Ameobea / orange3

Orange 3 data mining suite: http://orange.biolab.si
Other
1 stars 0 forks source link

Daily Progress Updates #23

Closed ameo-unito-bot closed 8 years ago

ameo-unito-bot commented 8 years ago

┆Issue is synchronized with this Asana task

Ameobea commented 8 years ago

I discovered that the source of the discrepancy between the results in the script and native Orange in owoutliers was due to a mixup with the preprocessors attribute. I've fixed this by requiring all learners to include their preprocessors every time, even if they are default.

@Pelonza I created a spreadsheet to help me keep track of what still needs to be done in terms of code generator creation: https://docs.google.com/spreadsheets/d/1YpGQtxAKw4Am6vmRgAefz9Mwknrl7ITVLLurJG2yfWo/edit?usp=sharing

I plan on making most of the Visualize widgets using the widget instance method since creating code to generate matplotlib or other external plotting library plots would be a large project in itself. For Classify and Regression, most of the work is done through the __repr__ code which has already been implemented.

For Data, Unsupervised, and Evaluate, the work will be more manual but should progress at a reasonable rate thanks to the good core code generation engine that is currently implemented. I will continue posting progress updates for my work here and will make any changes you ask as work continues. I still aim to have this mostly if not totally finished by the beginning of the school year.

Ameobea commented 8 years ago

I created code generators for owimpute, oweditdomain, and owdatasampler. owdatasampler required me to convert some sampler functions into classes that had __init__ and __call__ functions. This allowed me to create __repr__ functions for them as well which made the generated code 5 times smaller and easier to understand.

I've cherry-picked the repr changes into the repr branch. @kernc what would be the best time to aim to create a PR for the repr changes? I continue to add to it as I develop the code generator and individual code generator functions for widgets. However, I could submit future __repr__-related changes directly to the code-generator branch and include them in the main code generator PR once my work is finished.

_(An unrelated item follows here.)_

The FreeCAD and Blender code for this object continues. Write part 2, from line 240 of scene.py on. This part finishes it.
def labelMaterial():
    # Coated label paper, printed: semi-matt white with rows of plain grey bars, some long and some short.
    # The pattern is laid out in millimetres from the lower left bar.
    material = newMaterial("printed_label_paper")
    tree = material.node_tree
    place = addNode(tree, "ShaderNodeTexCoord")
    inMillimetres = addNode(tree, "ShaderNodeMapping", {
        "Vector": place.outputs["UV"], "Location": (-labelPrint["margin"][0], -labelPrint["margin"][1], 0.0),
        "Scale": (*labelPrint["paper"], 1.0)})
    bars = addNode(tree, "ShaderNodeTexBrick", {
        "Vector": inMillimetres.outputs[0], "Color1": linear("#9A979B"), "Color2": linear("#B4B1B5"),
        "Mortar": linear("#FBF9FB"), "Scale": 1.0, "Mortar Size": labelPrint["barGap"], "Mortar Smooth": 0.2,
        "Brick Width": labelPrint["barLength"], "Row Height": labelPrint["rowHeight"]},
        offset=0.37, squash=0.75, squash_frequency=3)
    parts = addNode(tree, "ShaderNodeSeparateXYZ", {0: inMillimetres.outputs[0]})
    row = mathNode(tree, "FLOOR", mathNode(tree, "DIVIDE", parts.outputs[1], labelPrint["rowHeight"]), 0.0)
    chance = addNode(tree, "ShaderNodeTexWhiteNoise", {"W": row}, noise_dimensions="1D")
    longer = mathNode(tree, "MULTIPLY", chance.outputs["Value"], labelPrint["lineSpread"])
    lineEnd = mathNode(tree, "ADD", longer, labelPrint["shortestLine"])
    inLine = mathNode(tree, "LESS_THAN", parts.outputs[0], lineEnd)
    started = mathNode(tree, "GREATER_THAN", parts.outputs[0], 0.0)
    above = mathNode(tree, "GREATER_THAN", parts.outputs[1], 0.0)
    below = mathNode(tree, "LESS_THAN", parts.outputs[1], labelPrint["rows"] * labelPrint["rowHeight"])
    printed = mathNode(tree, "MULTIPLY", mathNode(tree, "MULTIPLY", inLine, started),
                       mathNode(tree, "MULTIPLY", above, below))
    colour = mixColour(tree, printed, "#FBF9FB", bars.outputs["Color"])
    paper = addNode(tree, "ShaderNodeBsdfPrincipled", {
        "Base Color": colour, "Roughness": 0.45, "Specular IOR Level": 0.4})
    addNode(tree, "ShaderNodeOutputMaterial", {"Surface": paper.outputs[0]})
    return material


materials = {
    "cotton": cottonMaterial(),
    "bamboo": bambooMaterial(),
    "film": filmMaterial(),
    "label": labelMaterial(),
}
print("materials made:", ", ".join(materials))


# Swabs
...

kernc commented 8 years ago

to help me keep track of what still needs to be done

Add unit tests on your todo list.

what would be the best time to aim to create a PR for the repr changes?

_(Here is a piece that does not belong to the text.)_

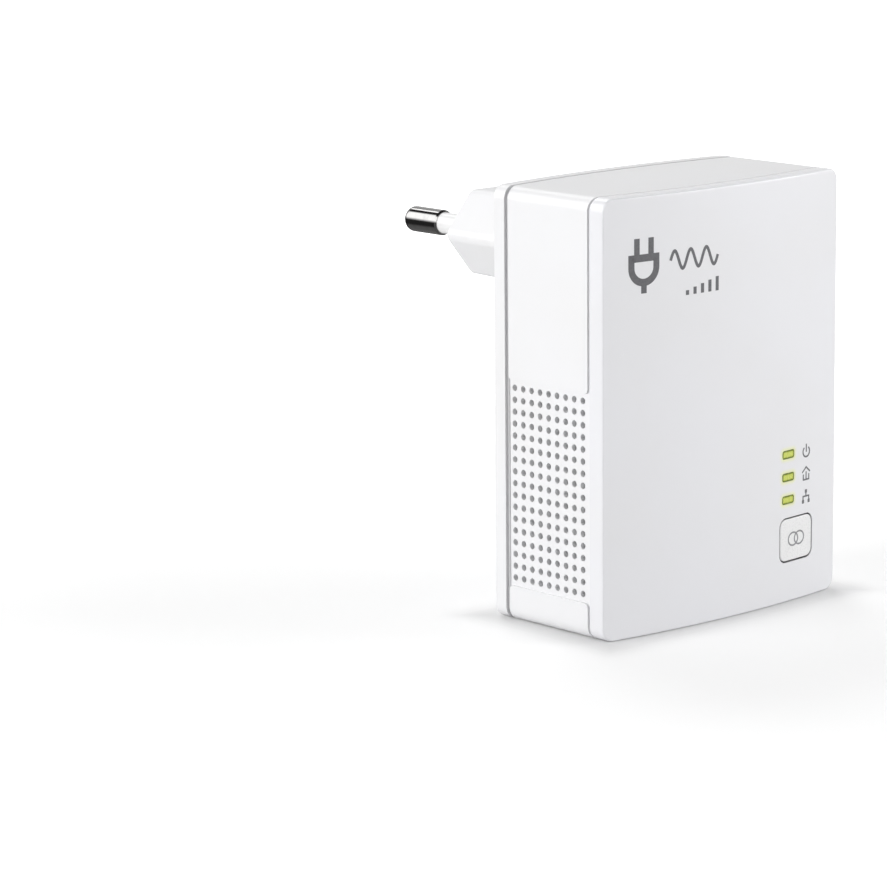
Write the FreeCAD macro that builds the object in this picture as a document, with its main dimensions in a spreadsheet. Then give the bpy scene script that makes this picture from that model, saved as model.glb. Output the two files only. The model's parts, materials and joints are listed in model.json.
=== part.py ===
import FreeCAD, Part
import math
import os
import re

import Sketcher
from FreeCAD import Vector

# Plug-in powerline adapter.
# X is the width, Y the depth (the front face looks along -Y, the plug pins point along +Y), Z is up.
# The origin is the middle of the underside of the whole adapter, plug included.
# A depth is measured along +Y from the vertical edges of the front face; every body is placed there.

DIMENSIONS = {
    # outer case
    "case_width": 50.0,
    "case_height": 65.6,
    "case_depth": 23.1,
    "front_edge_y": -28.4,
    "face_radius": 157.25,
    "corner_radius": 2.0,
    "wall": 1.6,
    "face_wall": 1.8,
    "cut_margin": 1.0,
    "clear_of_case": 4.0,
    "front_edge_radius": 0.35,
    "rear_edge_radius": 0.35,
    # how the three shells meet
    "front_cover_depth": 2.75,
    "front_groove": 0.45,
    "rear_cover_depth": 20.25,
    "rear_groove": 0.3,
    "groove_depth": 0.9,
    "tongue_depth": 1.5,
    "tongue_thickness": 1.0,
    "tongue_clearance": 0.1,
    "neck_depth": 0.45,
    "neck_inset": 0.5,
    "joint_overlap": 0.3,
    # vent grilles
    "recess_depth": 0.4,
    "recess_top": 36.8,
    "recess_bottom": 5.4,
    "recess_corner": 0.7,
    "vent_radius": 0.5,
    "vent_pitch": 1.81,
    "vent_columns": 9.0,
    "vent_rows": 17.0,
    "vent_first_depth": 4.55,
    "vent_lowest": 6.65,
    # plug pedestal and pins
    "pin_height": 55.5,
    "pin_offset": 9.5,
    "pedestal_end": 41.3,
    "pedestal_root": 22.2,
    "pedestal_half_width": 18.9,
    "pedestal_half_flat": 13.1,
    "pedestal_half_height": 6.95,
    "pedestal_taper": 1.3,
    "pedestal_edge_radius": 1.5,
    "pedestal_end_radius": 0.4,
    "pedestal_wall": 2.2,
    "pedestal_floor": 35.0,
    "pin_radius": 2.0,
    "pin_core_radius": 1.2,
    "pin_collar_radius": 2.5,
    "pin_collar_thickness": 1.5,
    "pin_tail_start": 29.0,
    "pin_tip_length": 7.8,
    "pin_tip_round": 1.2,
    "pin_shoulder_bevel": 0.25,
    "pin_end": 58.8,
    "sleeve_radius": 1.65,
    "sleeve_start": 36.0,
    "terminal_radius": 1.9,
    "terminal_length": 3.5,
    "strap_width": 3.0,
    "strap_thickness": 0.6,
    # lamp windows, light guide and pair key
    "window_across": 13.0,
    "window_low": 16.0,
    "window_pitch": 3.52,
    "window_width": 2.9,
    "window_height": 1.35,
    "window_corner": 0.4,
    "guide_clearance": 0.05,
    "guide_end": 4.35,
    "guide_bar_start": 1.3,
    "guide_bar_thickness": 0.9,
    "guide_bar_width": 3.8,
    "key_across": 15.05,
    "key_up": 9.7,
    "key_opening_width": 8.2,
    "key_opening_height": 7.0,
    "key_opening_corner": 1.5,
    "key_gap": 0.25,
    "key_flange": 0.6,
    "key_flange_start": 1.15,
    "key_flange_thickness": 0.6,
    "key_stem_radius": 1.5,
    "key_stem_end": 2.35,
    "key_edge_radius": 0.15,
    # network jack
    "jack_width": 16.0,
    "jack_depth": 13.4,
    "jack_start": 6.35,
    "jack_underside": 0.05,
    "jack_length": 18.0,
    "jack_gap": 0.12,
    "jack_cavity_start": 2.45,
    "jack_cavity_width": 12.2,
    "jack_cavity_depth": 8.0,
    "jack_notch_start": 2.4,
    "jack_notch_length": 3.4,
    "jack_notch_depth": 0.6,
    "jack_step_width": 7.0,
    "jack_step_depth": 1.3,
    "jack_latch_width": 4.4,
    "jack_latch_depth": 1.15,
    "jack_cavity_length": 14.0,
    "contact_pitch": 1.02,
    "contact_gap": 0.05,
    "contact_width": 0.45,
    "contact_thickness": 0.35,
    "contact_slant": 2.3,
    "contact_low": 3.0,
    # main board
    "board_depth": 5.15,
    "board_thickness": 1.2,
    "board_half_width": 22.0,
    "main_board_low": 2.4,
    "main_board_height": 44.6,
    "board_corner": 1.0,
    "boss_radius": 2.3,
    "boss_root": 0.2,
    "screw_radius": 1.0,
    "screw_length": 3.5,
    "screw_head_radius": 1.9,
    "screw_head_thickness": 1.4,
    "screw_left": -18.5,
    "screw_right": 19.0,
    "screw_low": 6.5,
    "screw_high": 41.0,
    # power board
    "power_board_depth": 17.2,
    "power_board_low": 20.0,
    "power_board_height": 42.0,
    "post_radius": 1.5,
    "post_across": 19.0,
    "post_low": 23.0,
    "post_high": 60.0,
    "post_root": 22.4,
    # parts on the main board
    "lamp_width": 1.6,
    "lamp_height": 0.8,
    "lamp_thickness": 0.6,
    "switch_size": 4.5,
    "switch_thickness": 1.8,
    "switch_well": 1.6,
    "plunger_radius": 1.2,
    "plunger_gap": 0.1,
    "plunger_start": 2.4,
    "plunger_length": 2.2,
    "processor_size": 12.0,
    "processor_thickness": 0.9,
    "processor_across": 8.0,
    "processor_up": 38.0,
    "heatsink_base": 0.8,
    "heatsink_fin_depth": 1.7,
    "heatsink_fin": 0.8,
    "heatsink_fins": 6.0,
    "header_across": -14.0,
    "header_up": 25.2,
    "header_width": 10.2,
    "header_height": 2.5,
    "header_pitch": 2.54,
    "header_hole_radius": 0.4,
    "header_pin_radius": 0.35,
    "header_block_depth": 2.5,
    "chip_capacitor_first": -9.4,
    "chip_capacitor_up": 28.5,
    "chip_capacitor_width": 1.0,
    "chip_capacitor_height": 0.6,
    "chip_capacitor_pitch": 2.2,
    # supply transformer
    "transformer_across": -14.0,
    "transformer_up": 54.5,
    "transformer_core_width": 14.0,
    "transformer_core_height": 12.5,
    "transformer_core_start": 9.2,
    "transformer_core_depth": 6.0,
    "transformer_leg": 3.6,
    "transformer_window_width": 3.2,
    "transformer_window_height": 8.5,
    "transformer_winding_depth": 10.0,
    "transformer_gap": 0.1,
    # round parts on the power board
    "can_gap": 0.1,
    "bulk_capacitor_radius": 4.0,
    "bulk_capacitor_length": 13.0,
    "bulk_capacitor_start": -21.0,
    "bulk_capacitor_low": 33.5,
    "bulk_capacitor_pitch": 9.0,
    "fuse_radius": 1.6,
    "fuse_cap_radius": 1.8,
    "fuse_cap_length": 2.0,
    "fuse_length": 10.0,
    "fuse_up": 59.0,
    # rating label
    "label_half_width": 18.0,
    "label_low": 12.0,
    "label_height": 28.0,
    "label_lift": 0.02,
    "label_thickness": 0.12,
}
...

ASAP. If you continue to work on it, tag it [WIP]. The way you propose could also work. Either case, we get to see your changes early.

Ameobea commented 8 years ago

I honestly have no idea how to even approach writing tests for this. I've never written official unit tests for anything in my life, almost exclusively working on projects on where I was the only developer. I'm not asking you to teach me, but do you have any links to guides or reference for Orange's test framework or some standard for how to do it?

I'll submit the repr PR now and include any other changes I make related to it directly in the code generation PR, whenever that happens.

kernc commented 8 years ago

This looks like a decent intro:https://jeffknupp.com/blog/2013/12/09/improve-your-python-understanding-unit-testing/ For more, see examples in dirs named tests.

Ameobea commented 8 years ago

I assume I should write tests for all the repr changes as well?

kernc commented 8 years ago

Some sensible tests in the repr PR, sure. If you make a single __repr__ function relying on the assumption presented https://github.com/Ameobea/orange3/issues/24, there will be much fewer lines to cover/test.